No one ever told me how guilty I would feel about my parenting.  I spend hours and hours and HOURS worrying about what the heck I'm doing to my kids.  Am I too strict?  Not strict enough?  Do I push them too hard?  Do I do too much for them?  Am I babying them?  Am I expecting too much from them?   What am I doing right?  What am I doing wrong?  Am I doing anything right?  When they were babies, I didn't worry this much.  I changed diapers, I nursed them, I swaddled them, and I put them down for naps.  Easy peasy.  No wonder women keep procreating: babies are awesomely easy compared to what comes later.

When I had kids, I knew I would love them deeply and intensely for the rest of my life, but I had no idea how much I would question every single move I made.  Being a parent has made me realize how utterly clueless I am and how helpless that makes me feel.  I guess I'm not the only parent who feels this way, so I'm in good company.  But to all of my readers who don't have kids yet, I give you a warning: do lots of smart things now to build your ego because once you have kids, you're going to become a drooling fool who knows absolutely nothing.  For real.  Don't say I didn't warn you.

Friday, January 10, 2014

2,555 days

My darling girl,

Today, you are seven years old.  It doesn't seem like so terribly long ago that I woke up thinking I was just having stomach pain when I was actually in labor with you.  From the very beginning, you have been a force to be reckoned with.

You are growing so much each and every day.  I feel like we are at the shoe store getting your feet measured every other month, and I am always looking for new shirts to fit your strong body that is growing so tall.  Emotionally, you are making leaps and bounds into maturity with a few forays back to being a little girl.  You're extremely independent and ready to do things your own way in your own time.  Lately, my favorite time of day with you is just before bed: I call it "truth time" because that seems to be when all of your questions or fears or observations on life seem to blossom out of you.  We cuddle and talk and laugh and talk about when you were a baby.  Sometimes, if someone at school has hurt your feelings, the only thing I can do is hold you, reassure you, and feel my own heart break.




The other night you were bouncing around the house after dinner.  I heard Dad say, "Lottie, I love how much you love life."  I thought that was the perfect way to describe you.  Even at the age of seven, you inhale life: You eat in up in big, lusty gulps and then ask for dessert.  (Literally.  I have never known anyone who loves sweets as much as you do.)  But as you're squeezing every drop of juice out of your day, you never fail to look around to be sure everyone is included.  If it's one thing you can't stand, it's seeing someone being left out...of anything.  You are truly an advocate for the underdog, and you always give someone a chance or two or thirteen.  No one will ever be lonely on your watch.

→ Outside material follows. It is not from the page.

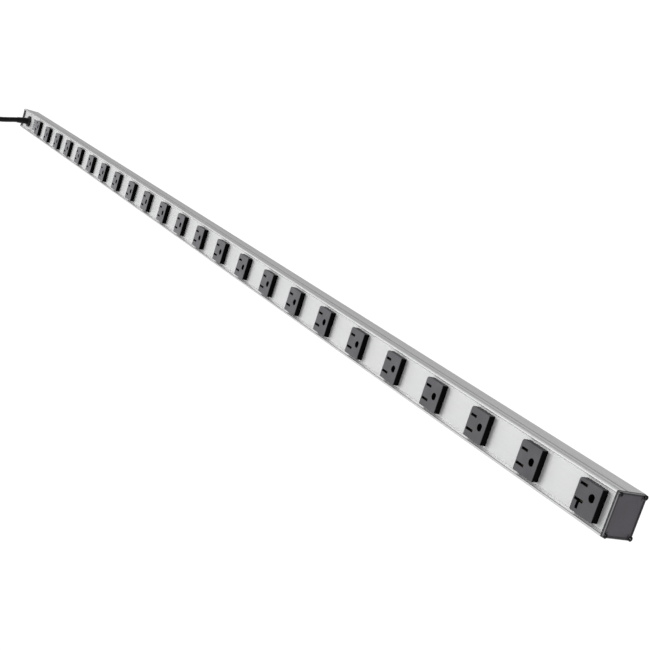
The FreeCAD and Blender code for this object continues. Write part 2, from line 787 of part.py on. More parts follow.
def stadium(sketch, radius):
    """A slot outline about the origin: two straight sides and two half circles."""
    half = size("hank_straight / 2")
    reach = size(radius)
    up = Vector(0, 0, 1)
    right = Part.Circle(Vector(half, 0, 0), up, reach)
    left = Part.Circle(Vector(-half, 0, 0), up, reach)
    first = sketch.addGeometry(Part.ArcOfCircle(right, -math.pi / 2, math.pi / 2))
    top = sketch.addGeometry(Part.LineSegment(Vector(half, reach, 0), Vector(-half, reach, 0)))
    last = sketch.addGeometry(Part.ArcOfCircle(left, math.pi / 2, 3 * math.pi / 2))
    low = sketch.addGeometry(Part.LineSegment(Vector(-half, -reach, 0), Vector(half, -reach, 0)))
    sketch.addConstraint(Sketcher.Constraint("Tangent", first, 2, top, 1))
    sketch.addConstraint(Sketcher.Constraint("Tangent", top, 2, last, 1))
    sketch.addConstraint(Sketcher.Constraint("Tangent", last, 2, low, 1))
    sketch.addConstraint(Sketcher.Constraint("Tangent", low, 2, first, 1))
    pin_point(sketch, first, 3, "DistanceX", "hank_straight / 2")
    pin_point(sketch, first, 3, "DistanceY", "0")
    pin_point(sketch, last, 3, "DistanceX", "-hank_straight / 2")
    pin_point(sketch, last, 3, "DistanceY", "0")
    datum = sketch.addConstraint(Sketcher.Constraint("Radius", first, reach))
    sketch.setExpression(f"Constraints[{datum}]", formula(radius))


def cord_hank():
    """The outer shape of the cord's put-away turns: a long ring with a gap in its middle."""
    body = new_body("cord_hank", "hank_x", "hank_y", "hank_bottom")
    sketch = new_sketch(body, "XY_Plane")
    stadium(sketch, "hank_outer_radius")
    stadium(sketch, "hank_outer_radius - hank_bundle")
    extrude(body, "Pad", sketch, "hank_height")
    return body


def cord_tie():
    """A flat band round the hank's side that is nearer to the strip."""
    y = "hank_y + hank_outer_radius - hank_bundle / 2"
    z = "hank_bottom + hank_height / 2"
    body = new_body("cord_tie", "hank_x", y, z)
    sketch = new_sketch(body, "YZ_Plane")
    rectangle(sketch, "0", "0", "hank_bundle", "hank_height")
    around = "2 * tie_thickness"
    rectangle(sketch, "0", "0", f"hank_bundle + {around}", f"hank_height + {around}")
    extrude(body, "Pad", sketch, "tie_width", symmetric=True)
    return body


PLUG_Y = "hank_y - hank_outer_radius + hank_bundle / 2"
PLUG_Z = "hank_bottom + hank_height + plug_height / 2"


def plug_body():
    """A moulded block with rounded long edges and a tapered tail towards +X."""
    body = new_body("plug_body", "plug_front_x", PLUG_Y, PLUG_Z)
    sketch = new_sketch(body, "YZ_Plane")
    rectangle(sketch, "0", "0", "plug_width", "plug_height")
    extrude(body, "Pad", sketch, "plug_length")
    round_edges(body, "Fillet", "plug_corner", lambda edge: runs_along(edge, Vector(1, 0, 0)))
    tail = new_sketch(body, "XZ_Plane")
    end = "plug_length + plug_tail_length"
    start = "plug_length - plug_tail_overlap"
    corners = [(start, "0"), (end, "0"), (end, "plug_tail_tip")]
    corners += [("plug_length", "plug_tail_root"), (start, "plug_tail_root")]
    polygon(tail, corners)
    turned = body.newObject("PartDesign::Revolution", "Tail")
    turned.Profile = tail
    turned.ReferenceAxis = (tail, ["H_Axis"])
    turned.Angle = 360
    doc.recompute()
    return body


def plug_blades():
    """The line blade stands on edge and the neutral blade lies flat, as on a 20 A plug."""
    body = new_body("plug_blades", "plug_front_x", PLUG_Y, PLUG_Z)
    sketch = new_sketch(body, "YZ_Plane")
    apart = "blade_spacing / 2"
    drop = "-1 * plug_blade_drop"
    rectangle(sketch, apart, drop, "blade_thickness", "blade_width")
    rectangle(sketch, f"-{apart}", drop, "blade_width", "blade_thickness")
    extrude(body, "Pad", sketch, "blade_length", backwards=True)
    return body


def plug_ground_pin():
    body = new_body("plug_ground_pin", "plug_front_x", PLUG_Y, PLUG_Z)
    sketch = new_sketch(body, "YZ_Plane")
    circle(sketch, "0", "plug_pin_rise", "pin_radius")
    extrude(body, "Pad", sketch, "pin_length", backwards=True)
    tip = -size("pin_length")
    at_tip = lambda edge: abs(edge.BoundBox.XMin - tip) + abs(edge.BoundBox.XMax - tip) < 0.01
    round_edges(body, "Fillet", "pin_tip_radius", at_tip)
    return body


def ground_bond_strap():
    """A Z-shaped strap from the ground bar to the back wall."""
    start = f"bar_start_inset - {HALF}"
    body = new_body("ground_bond_strap", x=start)
    sketch = new_sketch(body, "XY_Plane", "-bond_width / 2")
    front = "bar_depth + bar_thickness"
    back = "housing_depth - wall"
    corners = [
        ("0", front),
        ("bond_length", front),
        ("bond_length", f"{back} - bond_thickness"),
        ("2 * bond_length", f"{back} - bond_thickness"),
        ("2 * bond_length", back),
        ("bond_length - bond_thickness", back),
        ("bond_length - bond_thickness", f"{front} + bond_thickness"),
        ("0", f"{front} + bond_thickness"),
    ]
    polygon(sketch, corners)
    extrude(body, "Pad", sketch, "bond_width")
    hole = new_sketch(body, "XZ_Plane", f"-({back})")
    circle(hole, "1.5 * bond_length", "0", "bond_hole_radius")
    extrude(body, "Pocket", hole, "bond_thickness", backwards=True)
    return body


def ground_bond_screw():
    x = f"bar_start_inset - {HALF} + 1.5 * bond_length"
    body = new_body("ground_bond_screw", x=x, y=f"{RIM_Y} + housing_depth - wall - bond_thickness")
    profile = new_sketch(body, "XY_Plane")
    corners = [
        ("0", "-1 * bond_head_height"),
        ("bond_head_radius", "-1 * bond_head_height"),
        ("bond_head_radius", "0"),
        ("bond_screw_radius", "0"),
        ("bond_screw_radius", "bond_thickness + wall - bond_screw_gap"),
        ("0", "bond_thickness + wall - bond_screw_gap"),
    ]
    polygon(profile, corners)
    turned = body.newObject("PartDesign::Revolution", "Turned")
    turned.Profile = profile
    turned.ReferenceAxis = (profile, ["V_Axis"])
    turned.Angle = 360
    doc.recompute()
    return body


def insulating_liner():
    start = f"liner_start_inset - {HALF}"
    sizes = {
        "Length": f"{HALF} - bar_end_inset - ({start})",
        "Width": "liner_thickness",
        "Height": "housing_width - 2 * (boss_size + liner_gap)",
    }
    y = f"{RIM_Y} + housing_depth - wall - liner_thickness"
    return add_part("Part::Box", "insulating_liner", sizes, start, y, "boss_size + liner_gap")


def rating_label():
    sizes = {"Length": "label_length", "Width": "label_thickness", "Height": "label_height"}
    x = f"label_start_inset - {HALF}"
    y = f"{RIM_Y} + panel_recess - label_thickness"
    return add_part("Part::Box", "rating_label", sizes, x, y, f"{MIDDLE} - label_height / 2")


def cord_inner_end():
    """The jacketed end of the cord inside the bushing."""
    radius = "cord_diameter / 2"
    depth = "lead_start_depth - panel_recess + flange_thickness"
    sizes = {"Radius": radius, "Height": depth}
    thing = add_part("Part::Cylinder", "cord_inner_end", sizes)
    thing.Placement.Rotation = FreeCAD.Rotation(Vector(1, 0, 0), -90)
    place(thing, CORD_X, f"{RIM_Y} + panel_recess - flange_thickness", MIDDLE)
    return thing


parts = [housing_channel(), front_panel()]
for label, side in (("end_cap_near", 1), ("end_cap_far", -1)):
    parts.append(end_cap(label, side))
for label, side in (("end_cap_screws_near", 1), ("end_cap_screws_far", -1)):
    parts.append(pan_head_screws(label, side))
last = int(size("outlet_count"))
for number in range(1, last + 1):
    parts.append(outlet(number, number in (1, last)))
parts.append(repeated("outlet_rear_covers", rear_cover))
parts.append(repeated("line_contacts", line_contact))
parts.append(repeated("neutral_contacts", neutral_contact))
parts.append(repeated("ground_contacts", ground_contact))
parts.append(bus_bar("line_bus_bar", "bar_spacing"))
parts.append(bus_bar("neutral_bus_bar", "-bar_spacing"))
parts.append(bus_bar("ground_bus_bar", "0"))
parts.append(insulating_liner())
parts.append(ground_bond_strap())
parts.append(ground_bond_screw())
parts.append(rating_label())
parts.append(strain_relief_bushing())
parts.append(strain_relief_nut())
parts.append(cord_boot())
parts.append(cord_inner_end())
lead_step = size("lead_spacing")
bar_step = size("bar_spacing")
parts.append(inner_lead("line_lead", lead_step, bar_step))
parts.append(inner_lead("neutral_lead", -lead_step, -bar_step))
parts.append(inner_lead("ground_lead", 0.0, 0.0))
parts.append(tube("power_cord", CORD_ROUTE, size("cord_diameter") / 2))
parts.append(cord_hank())
parts.append(cord_tie())
parts.append(plug_body())
parts.append(plug_blades())
parts.append(plug_ground_pin())

doc.recompute()
for thing in doc.Objects:
    if "Invalid" in thing.State or "Error" in thing.State:
        raise ValueError(f"{thing.Name} of {thing.Label} failed: {thing.State}")
for part in parts:
    if part.Shape.isNull() or not part.Shape.isValid() or not part.Shape.Solids:
        raise ValueError(f"{part.Label} has no valid shape")
for part in parts:
    part.Shape.exportStep(f"parts/{part.Label}.step")
print(len(parts), "parts written")
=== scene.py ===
"""Looks of the rack power strip, its cord and its plug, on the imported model's frame.

Every piece is built in metres in the row frame: +X along the strip, away from the cord's end, the
receptacles facing -Y, +Z up, and the floor at 0.
"""
import math

import bmesh
import bpy
from mathutils import Matrix, Vector


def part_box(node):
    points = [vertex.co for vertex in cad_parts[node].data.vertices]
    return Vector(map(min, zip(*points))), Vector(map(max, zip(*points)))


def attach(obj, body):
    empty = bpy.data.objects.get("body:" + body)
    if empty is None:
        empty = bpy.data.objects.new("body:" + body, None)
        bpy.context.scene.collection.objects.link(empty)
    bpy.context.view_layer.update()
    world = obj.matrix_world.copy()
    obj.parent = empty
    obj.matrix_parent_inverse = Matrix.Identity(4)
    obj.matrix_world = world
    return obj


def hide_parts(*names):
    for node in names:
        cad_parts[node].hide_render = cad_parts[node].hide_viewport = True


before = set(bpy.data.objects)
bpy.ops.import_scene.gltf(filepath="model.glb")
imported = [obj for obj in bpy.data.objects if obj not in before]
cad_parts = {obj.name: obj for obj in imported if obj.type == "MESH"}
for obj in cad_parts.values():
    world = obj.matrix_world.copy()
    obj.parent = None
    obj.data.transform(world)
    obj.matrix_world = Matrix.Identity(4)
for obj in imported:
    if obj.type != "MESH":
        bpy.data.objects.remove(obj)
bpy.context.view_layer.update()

MM = 0.001


def middle_and_size(node):
    """The middle and the size of a CAD node's box."""
    low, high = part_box(node)
    return (low + high) / 2, high - low


# --------------------------------------------------------------------------- camera

CAMERA_PLACE = Vector((1.49745, -0.63975, 0.23324))
CAMERA_AIM = Vector((0.45567, -0.01200, 0.01510))
CAMERA_ROLL = math.radians(17.907)
CAMERA_LENS = 65.765


def make_camera():
    data = bpy.data.cameras.new("camera")
    data.lens = CAMERA_LENS
    data.sensor_width = 36
    data.clip_start = 0.05
    data.clip_end = 60
    camera = bpy.data.objects.new("camera", data)
    bpy.context.scene.collection.objects.link(camera)
    level = (CAMERA_AIM - CAMERA_PLACE).to_track_quat("-Z", "Y").to_matrix().to_4x4()
    turned = level @ Matrix.Rotation(CAMERA_ROLL, 4, "Z")
    camera.matrix_world = Matrix.Translation(CAMERA_PLACE) @ turned
    bpy.context.scene.camera = camera


make_camera()


# --------------------------------------------------------------------------- node helpers


def new_material(name, colour, roughness, metallic=0.0, specular=0.5):
    """A material with its constants on the shader's own sockets. Returns it and its shader."""
    material = bpy.data.materials.new(name)
    material.use_nodes = True
    shader = material.node_tree.nodes["Principled BSDF"]
    shader.inputs["Base Color"].default_value = (*colour, 1)
    shader.inputs["Roughness"].default_value = roughness
    shader.inputs["Metallic"].default_value = metallic
    shader.inputs["Specular IOR Level"].default_value = specular
    return material, shader


def add_node(material, kind, **inputs):
    """A node with its inputs set: a socket is linked, and anything else becomes its value."""
    tree = material.node_tree
    node = tree.nodes.new(kind)
    for key, value in inputs.items():
        socket = node.inputs[int(key[1:]) if key[1:].isdigit() else key.replace("_", " ")]
        if isinstance(value, bpy.types.NodeSocket):
            tree.links.new(value, socket)
        else:
            socket.default_value = value
    return node


def place_in_frame(material, scale=(1, 1, 1)):
    """Row-frame coordinates in metres, stretched by scale."""
    coordinates = material.node_tree.nodes.new("ShaderNodeTexCoord")
    return add_node(
        material, "ShaderNodeMapping", Vector=coordinates.outputs["Object"], Scale=scale
    ).outputs[0]


def noise(material, vector, scale, detail=3.0, roughness=0.5):
    node = add_node(
        material,
        "ShaderNodeTexNoise",
        Vector=vector,
        Scale=scale,
        Detail=detail,
        Roughness=roughness,
    )
    return node.outputs[0]


def ranged(material, value, low, high, from_low=0.3, from_high=0.7):
    """A value mapped from one range to another, and kept in it."""
    node = add_node(material, "ShaderNodeMapRange", Value=value)
    node.inputs["From Min"].default_value = from_low
    node.inputs["From Max"].default_value = from_high
    node.inputs["To Min"].default_value = low
    node.inputs["To Max"].default_value = high
    return node.outputs[0]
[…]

Your physical energy is a marvel to me.  From the minute you bound out of bed in the morning until the minute you fall asleep at night, you are in motion.  If we're reading a book or watching a movie, you're twitching.  When you tell us stories about your day at school, they are accompanied by huge gestures and dramatic interpretations.  Whether it's 95 degrees or -13 degrees, you NEED to be outside.  You're happy doing your own thing in the snow or just walking around our yard looking for adventure.  You often come in covered in sand, mud, rain, or sweat, and that's how I know you have had a wonderful time.  You're physically fearless, as well.  When we went to Winter Wonderfest in Chicago with Dallas's school, you did the zip line, the highest slides, and even talked me into doing the hang gliding ride with you.  The only thing I have seen you not enjoy was Rock 'N' Roller Coaster at Disney's Hollywood Studios.  You absolutely begged me to take you on that ride, and you cried within the first sixty seconds.  Lesson learned.  However, the giant hill on Splash Mountain is one of your favorite things in the world and the World.  I went on it with you twice last time, so from now on, I'm letting Daddy take you.  You climb trees, you run, you jump, you make up obstacle courses, you chase, you hang, you fly.  When you do fall asleep at night, you're out fast and hard.  Woe be to the person who wakes you up in the night.


You have made great strides with your school work in first grade.  I know that it's not as easy as Kindergarten was and I know you miss your teacher from last year.  You love your teacher this year, so that's a bonus, but the work is more of a challenge.  Dad and I are so proud and impressed with how much your reading and math have improved.  I can't describe how much joy I feel when you read to me or casually toss out a multiplication fact.  Sitting still and staying focused isn't easy for you, but I'm really pleased with the effort you're putting into your work.


Thank you for reminding me what is important: kindness, love, memories, joy, laughing, and dessert.  I often wonder how we got so lucky with you, but I don't question it too much because I'm grateful that you are ours for as long as you'll have us.

You are my best, best girl.  I love you oodles!